__Written problem__.
Give back the exact lines spanning from the line with "place, out, along = limb_root(90, 1)" to the line with "obj.parent = empty", with both of those lines included and no others.
[begin Source data]
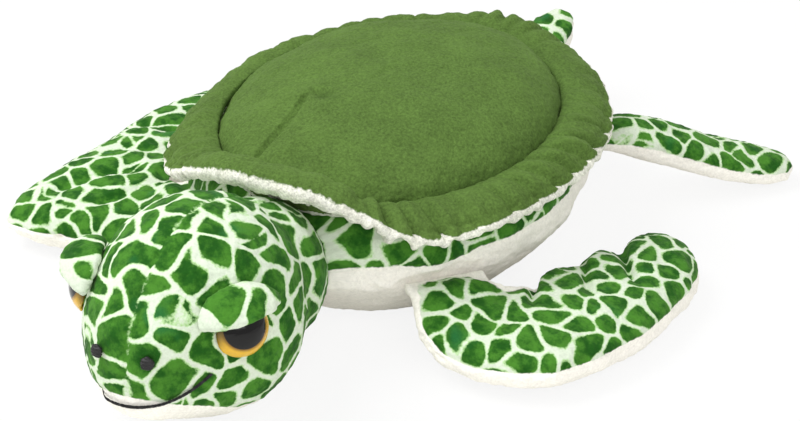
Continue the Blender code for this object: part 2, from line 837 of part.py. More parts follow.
def make_limb(name, looks, form, place, along, root_width, columns):
    """Top and bottom panels, stuffing and the rolled seam allowance of one limb."""
    pivot = add_pivot(name + "_axis", place)
    frame = roll_matrix(place, along)
    length = root_width + 2 * seam_gap
    roll_room = add_cutter(name + "_roll_room",
                           rod(roll_radius + seam_gap, length, frame, roll_columns))
    half = columns // 2
    top = cloth_panel(form, plush_thickness, columns=(0, half))
    bottom = cloth_panel(form, plush_thickness, columns=(half, columns))
    add_part(name + "_top_panel", top, looks["pattern"], pivot)
    add_part(name + "_bottom_panel", bottom, looks["cream"], pivot)
    core = solid(slimmed(form, plush_thickness + 3 * seam_gap))
    add_part(name + "_filling", core, looks["filling"], pivot)
    add_part(name + "_root_roll", rod(roll_radius, root_width, frame, roll_columns),
             looks["pattern"], pivot)
    return roll_room


def lifted(share, thickness):
    """Height of a seam: share 0 lets the limb lie on the floor and 1 is the belly seam."""
    low = thickness + limb_floor_gap
    return low + share * (belly_seam_height - low)


def front_point(place, hand, shares, thickness):
    x, y, lift = shares
    return Vector((place.x + hand * x * front_reach, place.y + y * front_length,
                   lifted(lift, thickness)))


def front_form(place, out, along, hand):
    table = front_left_shares if hand > 0 else front_right_shares
    tip_x, tip_y = front_left_tip_shares if hand > 0 else front_right_tip_shares
    rings = [root_ring(place, out, along, front_root_width, front_columns)]
    for row, shares in enumerate(table):
        thickness = shares[-1] * front_thickness
        lead, trail = (front_point(place, hand, shares[i:i + 3], thickness) for i in (0, 3))
        crease = front_crease_depth if row in front_crease_rows else 0.0
        trail = moved_towards(trail, lead, crease)
        rings.append(pillow_ring(lead, trail, thickness, front_columns, crease))
    tip = Vector((place.x + hand * tip_x * front_reach, place.y + tip_y * front_length,
                  rings[-1][0].z))
    return rings, True, tip


def rear_form(place, out, along, hand, heading_deg):
    turn = math.radians(heading_deg)
    forward = Vector((hand * math.cos(turn), math.sin(turn), 0))
    side = up.cross(forward) * hand
    rings = [root_ring(place, out, along, rear_root_width, rear_columns)]
    for share, width, lift, thick in rear_shares:
        thickness = thick * rear_thickness
        middle = place + forward * share * rear_length
        middle.z = lifted(lift, thickness)
        reach = side * width * rear_half_width
        rings.append(pillow_ring(middle - reach, middle + reach, thickness, rear_columns))
    tip = place + forward * rear_length
    tip.z = rings[-1][0].z
    return rings, True, tip


def tail_form(place, out, along):
    rings = [root_ring(place, out, along, tail_root_width, tail_columns)]
    for share, width, thick in tail_shares:
        middle = place + out * share * tail_length + up * tail_rise * share ** tail_rise_power_share
        reach = along * width * tail_half_width
        rings.append(pillow_ring(middle - reach, middle + reach, thick * tail_thickness,
                                 tail_columns))
    return rings, True, place + out * tail_length + up * tail_rise


def make_limbs(looks):
    sockets = []
    for hand, word, heading_deg in ((1, "left", rear_left_heading_deg),
                                    (-1, "right", rear_right_heading_deg)):
        place, out, along = limb_root(front_root_angle_deg, hand)
        sockets.append(make_limb("front_flipper_" + word, looks,
                                 front_form(place, out, along, hand), place, along,
                                 front_root_width, front_columns))
        place, out, along = limb_root(rear_root_angle_deg, hand)
        sockets.append(make_limb("rear_flipper_" + word, looks,
                                 rear_form(place, out, along, hand, heading_deg), place,
                                 along, rear_root_width, rear_columns))
    place, out, along = limb_root(90, 1)
    sockets.append(make_limb("tail", looks, tail_form(place, out, along), place, along,
                             tail_root_width, tail_columns))
    return sockets


def main():
    clear_scene()
    looks = make_finishes()
    sockets = make_limbs(looks)
    make_body(looks, sockets + [neck_socket()])
    make_rim(looks)
    make_head(looks)


main()
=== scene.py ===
import math

import bpy
import numpy as np
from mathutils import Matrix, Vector
from mathutils.bvhtree import BVHTree


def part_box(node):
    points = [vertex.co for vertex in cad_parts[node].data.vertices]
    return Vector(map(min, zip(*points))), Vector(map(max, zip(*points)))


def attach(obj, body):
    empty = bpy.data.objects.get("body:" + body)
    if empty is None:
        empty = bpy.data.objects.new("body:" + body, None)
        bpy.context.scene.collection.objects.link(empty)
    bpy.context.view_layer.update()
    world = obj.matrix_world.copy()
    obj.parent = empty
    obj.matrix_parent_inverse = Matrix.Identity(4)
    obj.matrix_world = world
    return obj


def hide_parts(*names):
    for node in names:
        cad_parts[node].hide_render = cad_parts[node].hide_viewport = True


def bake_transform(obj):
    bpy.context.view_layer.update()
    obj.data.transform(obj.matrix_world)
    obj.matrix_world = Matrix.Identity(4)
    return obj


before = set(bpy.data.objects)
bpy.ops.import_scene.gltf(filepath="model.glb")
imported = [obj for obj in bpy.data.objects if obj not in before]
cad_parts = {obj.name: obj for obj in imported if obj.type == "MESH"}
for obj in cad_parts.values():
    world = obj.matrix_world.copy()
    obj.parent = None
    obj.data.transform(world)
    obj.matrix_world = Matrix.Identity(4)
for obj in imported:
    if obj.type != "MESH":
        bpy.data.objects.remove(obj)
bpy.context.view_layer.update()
mm = 0.001


# the view, the floor and the light

photoView = {"azimuthDeg": 31.0, "elevationDeg": 30.0, "distance": 1200 * mm,
             "aim": (19 * mm, -25 * mm, 30 * mm), "lens": 148.5, "sensorWidth": 36.0}
room = {"floorSize": 8, "floorGlow": 0.86, "worldStrength": 0.68}
lamps = {
    "keyLamp": {"place": (-0.55, -0.35, 1.05), "size": 0.7, "watts": 10.5},
    "fillLamp": {"place": (0.75, -0.85, 0.75), "size": 0.9, "watts": 4.5},
}
colours = {  # screen colours, 0 to 255
    # the second shell green is the darker one, for brushed nap and painted shade
    "shellGreen": (85, 112, 52), "shellNapAndShade": (58, 82, 34), "shellSheen": (170, 205, 120),
    "lining": (236, 236, 226), "liningShade": (222, 220, 206), "cream": (249, 245, 236),
    "printWhite": (215, 226, 205), "patchFringe": (176, 212, 150), "patchDark": (30, 84, 21),
    "patchLight": (72, 130, 42), "patchBlue": (36, 106, 54), "printSheen": (215, 235, 190),
    "thread": (16, 15, 16), "washer": (190, 190, 190), "pupil": (9, 8, 8),
    "amberInner": (120, 84, 30), "amberOuter": (240, 190, 50), "amberStreak": (150, 105, 30),
    "amberShade": (92, 76, 38), "floor": (240, 240, 238),
}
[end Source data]
__Response__.
    place, out, along = limb_root(90, 1)
    sockets.append(make_limb("tail", looks, tail_form(place, out, along), place, along,
                             tail_root_width, tail_columns))
    return sockets


def main():
    clear_scene()
    looks = make_finishes()
    sockets = make_limbs(looks)
    make_body(looks, sockets + [neck_socket()])
    make_rim(looks)
    make_head(looks)


main()
=== scene.py ===
import math

import bpy
import numpy as np
from mathutils import Matrix, Vector
from mathutils.bvhtree import BVHTree


def part_box(node):
    points = [vertex.co for vertex in cad_parts[node].data.vertices]
    return Vector(map(min, zip(*points))), Vector(map(max, zip(*points)))


def attach(obj, body):
    empty = bpy.data.objects.get("body:" + body)
    if empty is None:
        empty = bpy.data.objects.new("body:" + body, None)
        bpy.context.scene.collection.objects.link(empty)
    bpy.context.view_layer.update()
    world = obj.matrix_world.copy()
    obj.parent = empty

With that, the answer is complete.